Le mot « communisme » a été durant environ deux siècles (depuis la « Communauté des Égaux » de Babeuf jusqu’aux années quatrevingt du dernier siècle) le nom le plus important d’une Idée située dans le champ des politiques d’émancipation, ou politiques révolutionnaires.

 

Certes, il concède que le passage de l’Idée au réel a conduit à des expériences dramatiques :

 

" Il est aujourd’hui essentiel de bien comprendre que « communiste » ne peut plus être l’adjectif qui qualifie une politique. Ce court-circuit entre le réel et l’Idée a donné des expressions dont il a fallu un siècle d’expériences à la fois épiques et terribles pour comprendre qu’elles étaient mal formées, expressions comme « Parti communiste » ou - c’est un oxymore que l’expression « État socialiste » tentait d’éviter - « État communiste ».

 

La faute à la création d’Etats pseudo communistes :

 

L’État et la Révolution, tel est le titre d’un des plus fameux textes de Lénine.

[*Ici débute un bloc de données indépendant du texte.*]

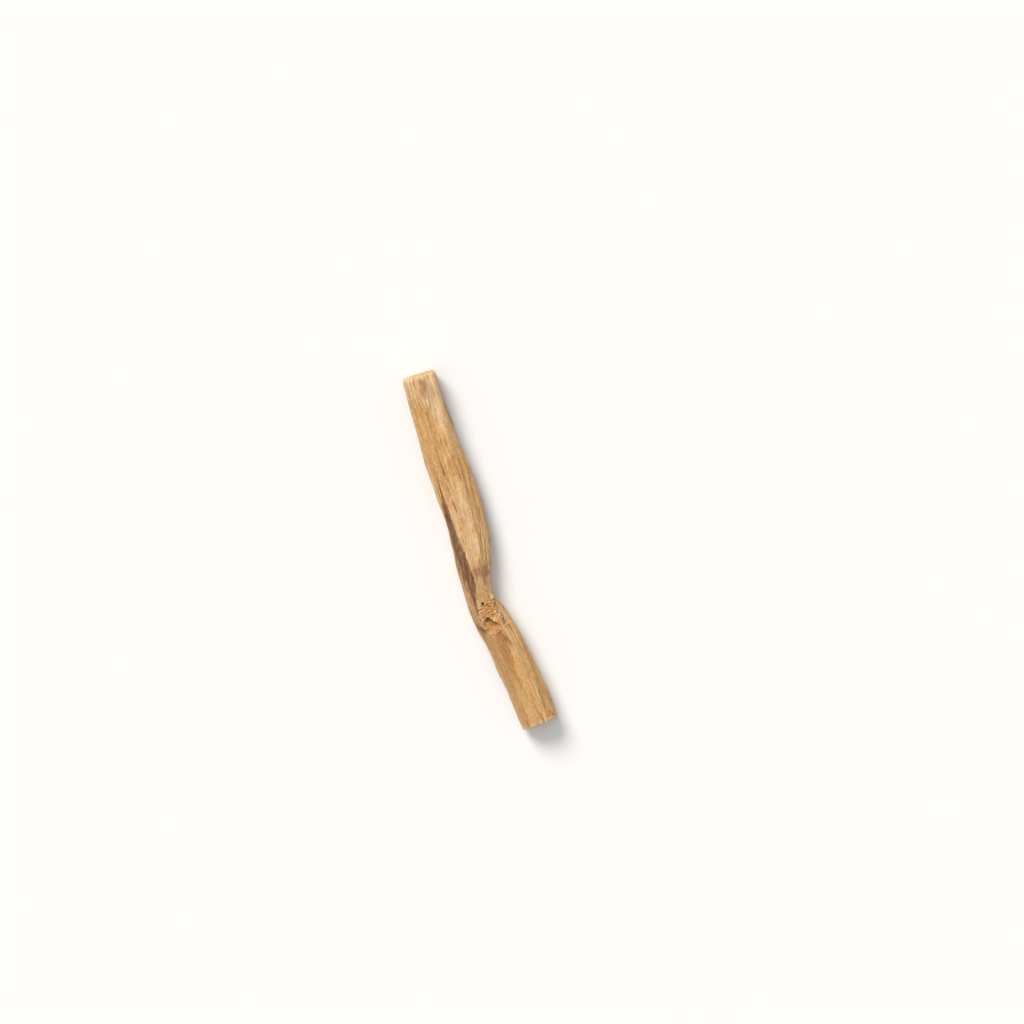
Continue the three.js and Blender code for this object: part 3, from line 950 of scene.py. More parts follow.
@dataclass
class StickSkin:
    """The stick's whole fine surface, with what each place of it is made of.

    The upper side and the underside each begin at one sine of the angle and are full at another.
    A wave of the grain has its turn, in radians, and its run along the stick.
    """

    form: SplitForm = field(default_factory=SplitForm)
    knot: TornKnot = field(default_factory=TornKnot)
    fine: SplitRelief = field(default_factory=SplitRelief)
    sides: int = 288
    crowd_to_top: float = 0.36
    knot_run: tuple[float, float] = (26.6, 37.2)
    curl_run_end: float = 42
    end_step: float = 0.1
    lower_step: float = 0.52
    knot_step: float = 0.102
    curl_step: float = 0.28
    upper_step: float = 0.53
    cap_rings: int = 22
    upper_side: tuple[float, float] = (0.25, 0.7)
    underside: tuple[float, float] = (0.75, 0.95)
    underside_calm: float = 0.8
    torn_calm: float = 0.7
    knot_bend: float = 0.1
    healed_bend: float = 0.6
    grain_waves: Sequence[tuple[float, float]] = ((0.05, 19), (0.03, 7.3))
    chip: float = 0.16
    worn_reach: float = 0.5
    worn_inset: float = 0.16
    cut_fades: float = 10
    lower_lean: tuple[float, float] = (-0.06, 0.07)
    upper_lean: tuple[float, float] = (0.035, -0.09)

    @cached_property
    def stations(self) -> Array:
        """Gives the stations of the rings, close together at the torn knot and at the ends.

        Returns:
            The stations, in order.
        """
        length = self.form.length
        worn_to, worn_from = self.worn_reach, length - self.worn_reach
        stretches = (
            (0, worn_to, self.end_step),
            (worn_to, self.knot_run[0], self.lower_step),
            (*self.knot_run, self.knot_step),
            (self.knot_run[1], self.curl_run_end, self.curl_step),
            (self.curl_run_end, worn_from, self.upper_step),
            (worn_from, length, self.end_step),
        )
        rings = [
            np.linspace(start, end, round((end - start) / step), endpoint=False)
            for start, end, step in stretches
        ]
        return np.append(np.concatenate(rings), length)

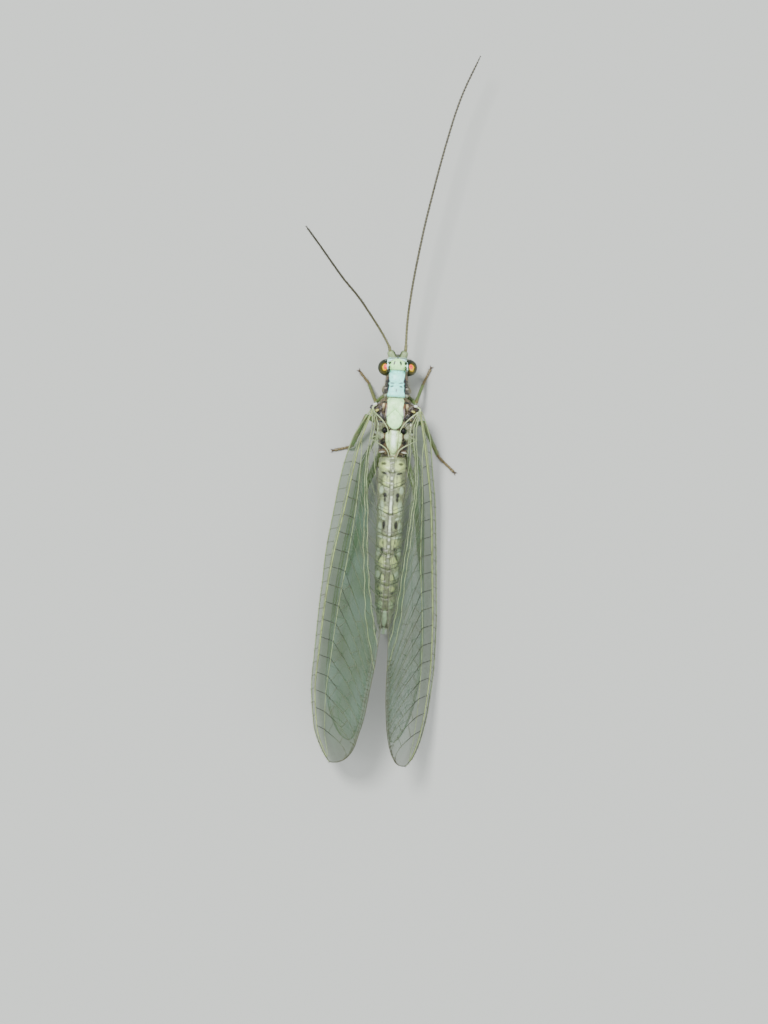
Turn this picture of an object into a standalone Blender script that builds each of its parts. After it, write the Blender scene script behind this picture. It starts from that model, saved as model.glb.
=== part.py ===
# Green lacewing at rest, life size: one solid for each part of the animal that a person would name.
# X points to the animal's left, Y towards its tail and Z up from the floor.
# Shapes are worked out in millimetres, from the front of the head, and each mesh is then put in metres.

import math

import bmesh
import bpy
import numpy as np
from mathutils import Vector

MM = 0.001

# The origin lies on the floor under the middle of the whole animal, feelers and wings included.
ORIGIN_X = 0.60
ORIGIN_Y = 2.00

# Thickness of the thin parts, and the gap between parts that meet.
WING_THICK = 0.5
LEG_RADIUS = 0.25
FEELER_RADIUS = 0.25
GAP = 0.05

# The two pairs of wings, as length from root to tip and the place of the root along the body.
FOREWING_ROOT = 2.10
FOREWING_TIP = 16.25
HINDWING_ROOT = 3.28
HINDWING_TIP = 15.30
WING_LAYER = WING_THICK + GAP
FOLD_HALF_WIDTH = 0.20
MITRE_FULL_WIDTH = 4.5
MITRE_START = 0.2
BLUNT_END = 0.990

# The head and the compound eyes.
HEAD_HALF_WIDTH = 0.41
EYE_OUTER = 0.78
EYE_LENGTH = 0.36
EYE_HEIGHT = 0.41
EYE_LEVEL = 1.44

COLOURS = {
    "cuticle_pale": ((0.62, 0.74, 0.55), 0.45),
    "cuticle_side": ((0.30, 0.26, 0.22), 0.55),
    "abdomen_skin": ((0.55, 0.55, 0.38), 0.5),
    "eye_surface": ((0.05, 0.10, 0.03), 0.15),
    "feeler_skin": ((0.17, 0.15, 0.09), 0.5),
    "leg_skin": ((0.34, 0.38, 0.17), 0.5),
    "foot_skin": ((0.25, 0.19, 0.10), 0.5),
    "wing_membrane": ((0.62, 0.70, 0.62), 0.25),
}


def clear_scene():
    for item in list(bpy.data.objects):
        bpy.data.objects.remove(item)


def make_materials():
    made = {}
    for name, (colour, roughness) in COLOURS.items():
        material = bpy.data.materials.new(name)
        material.use_nodes = True
        shader = material.node_tree.nodes["Principled BSDF"]
        shader.inputs["Base Color"].default_value = (*colour, 1.0)
        shader.inputs["Roughness"].default_value = roughness
        made[name] = material
    return made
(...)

Et c’est bien de l’État et de l’Événement qu’il s’agit. Cependant, Lénine, suivant Marx sur ce point, prend bien soin de dire que l’État dont il sera question après la Révolution devra être l’État du dépérissement de l’État, l’État comme organisateur de la transition au non État. Disons donc ceci : l’Idée du communisme peut projeter le réel d’une politique, toujours soustrait à la puissance de l’État, dans la figure historique d’un « autre État », pourvu que la soustraction soit interne à cette opération subjectivante, en ce sens que « l’autre État » est lui aussi soustrait à la puissance de l’État, donc à sa propre puissance, en tant qu’il est un État dont l’essence est de dépérir.

 

 

Cela dit le retour à l’utopie communiste comme alternative à la violence du système capitaliste ne me convainc pas.

 

Badiou a beau affirmer qu’il prend les hommes tels qu’ils sont, je persiste à croire que tous les interprètes de Marx ont pensé le communisme avec des hommes tels qu’ils devraient être. Ils voulaient l’égalité, la mort de l’Etat… ils ont eu Staline, Pol Pot et les goulags.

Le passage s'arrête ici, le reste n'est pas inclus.